Stored rows:
· · · · · · ·

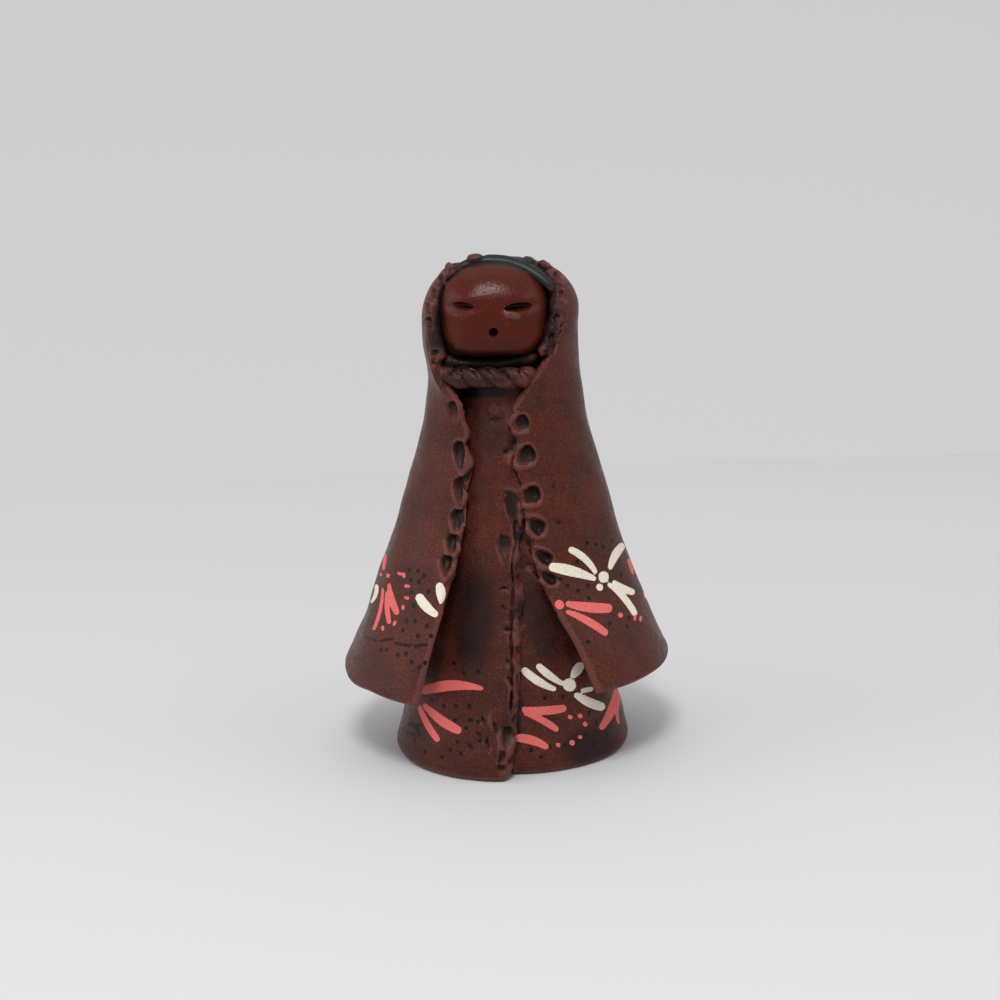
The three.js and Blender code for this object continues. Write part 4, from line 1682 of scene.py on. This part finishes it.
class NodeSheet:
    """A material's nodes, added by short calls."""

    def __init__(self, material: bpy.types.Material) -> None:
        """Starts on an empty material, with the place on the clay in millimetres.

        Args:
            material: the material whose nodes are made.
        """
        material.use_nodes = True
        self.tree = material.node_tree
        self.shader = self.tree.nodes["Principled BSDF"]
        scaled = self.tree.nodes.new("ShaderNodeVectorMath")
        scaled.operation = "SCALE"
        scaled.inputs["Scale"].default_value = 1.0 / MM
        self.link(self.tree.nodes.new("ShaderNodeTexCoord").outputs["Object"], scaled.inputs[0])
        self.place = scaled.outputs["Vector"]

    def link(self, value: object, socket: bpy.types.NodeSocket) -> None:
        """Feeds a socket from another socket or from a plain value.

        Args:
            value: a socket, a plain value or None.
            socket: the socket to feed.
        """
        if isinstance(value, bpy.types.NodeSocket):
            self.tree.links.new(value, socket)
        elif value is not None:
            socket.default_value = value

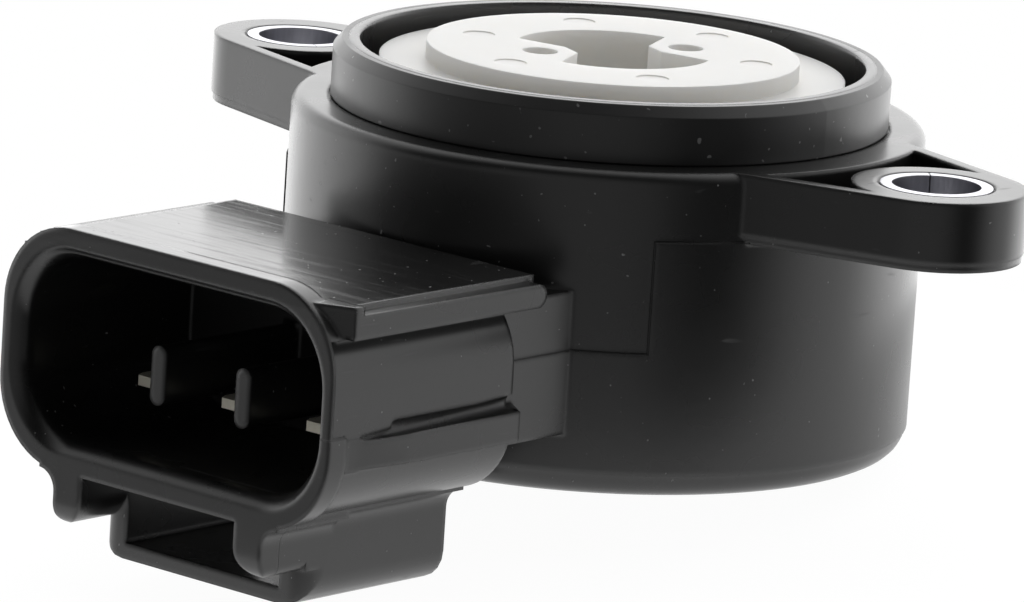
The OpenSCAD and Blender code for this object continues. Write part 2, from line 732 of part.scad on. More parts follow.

· · · · · · ·

Exercise prompt:
Exactly as they are written, print the entries again.

Answer to this exercise:
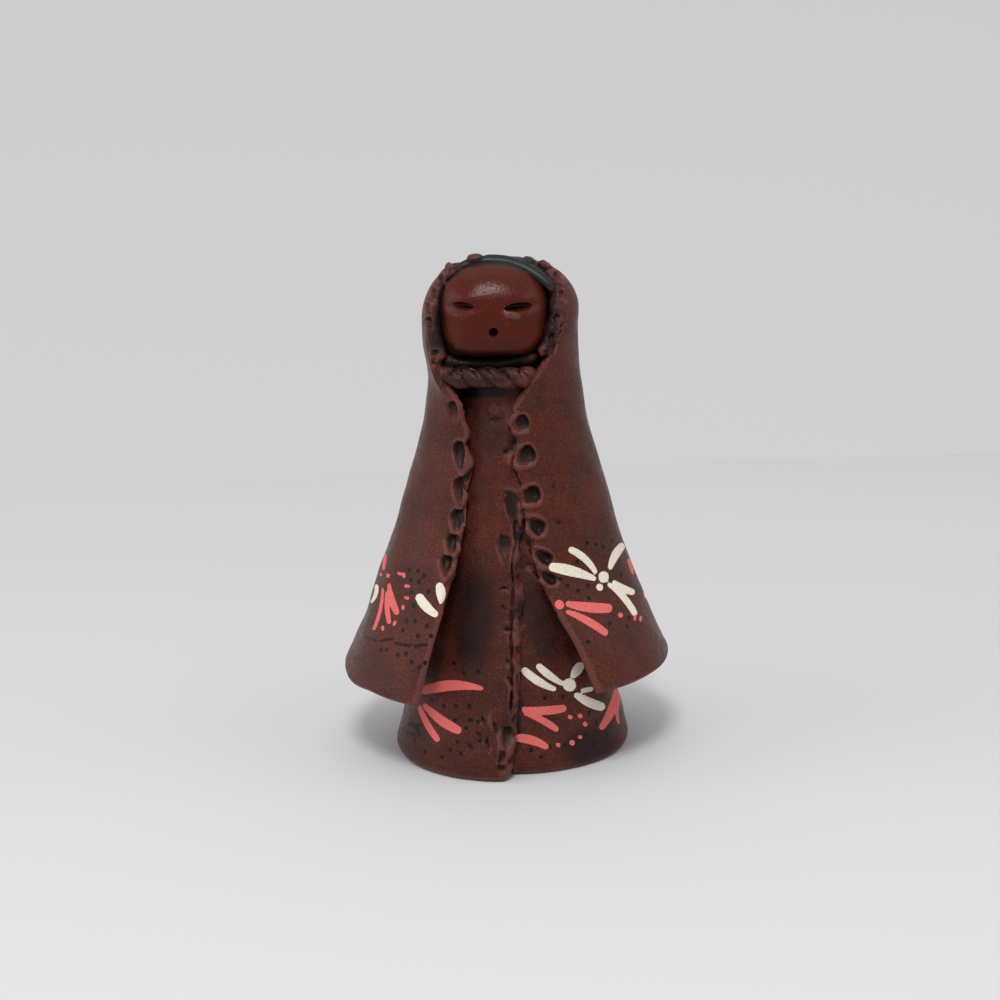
The three.js and Blender code for this object continues. Write part 4, from line 1682 of scene.py on. This part finishes it.
class NodeSheet:
    """A material's nodes, added by short calls."""

    def __init__(self, material: bpy.types.Material) -> None:
        """Starts on an empty material, with the place on the clay in millimetres.

        Args:
            material: the material whose nodes are made.
        """
        material.use_nodes = True
        self.tree = material.node_tree
        self.shader = self.tree.nodes["Principled BSDF"]
        scaled = self.tree.nodes.new("ShaderNodeVectorMath")
        scaled.operation = "SCALE"
        scaled.inputs["Scale"].default_value = 1.0 / MM
        self.link(self.tree.nodes.new("ShaderNodeTexCoord").outputs["Object"], scaled.inputs[0])
        self.place = scaled.outputs["Vector"]

    def link(self, value: object, socket: bpy.types.NodeSocket) -> None:
        """Feeds a socket from another socket or from a plain value.

        Args:
            value: a socket, a plain value or None.
            socket: the socket to feed.
        """
        if isinstance(value, bpy.types.NodeSocket):
            self.tree.links.new(value, socket)
        elif value is not None:
            socket.default_value = value

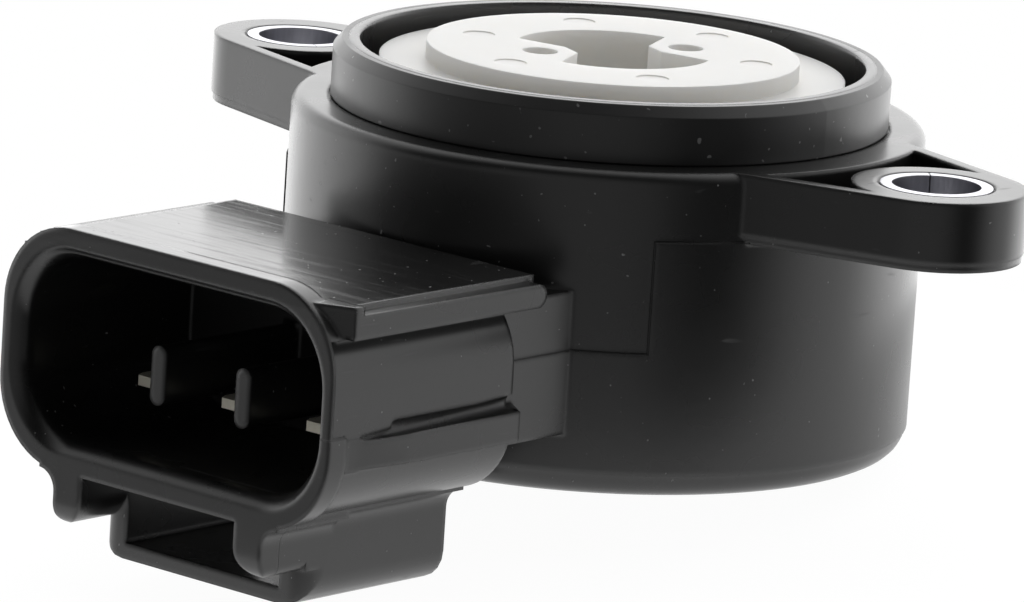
The OpenSCAD and Blender code for this object continues. Write part 2, from line 732 of part.scad on. More parts follow.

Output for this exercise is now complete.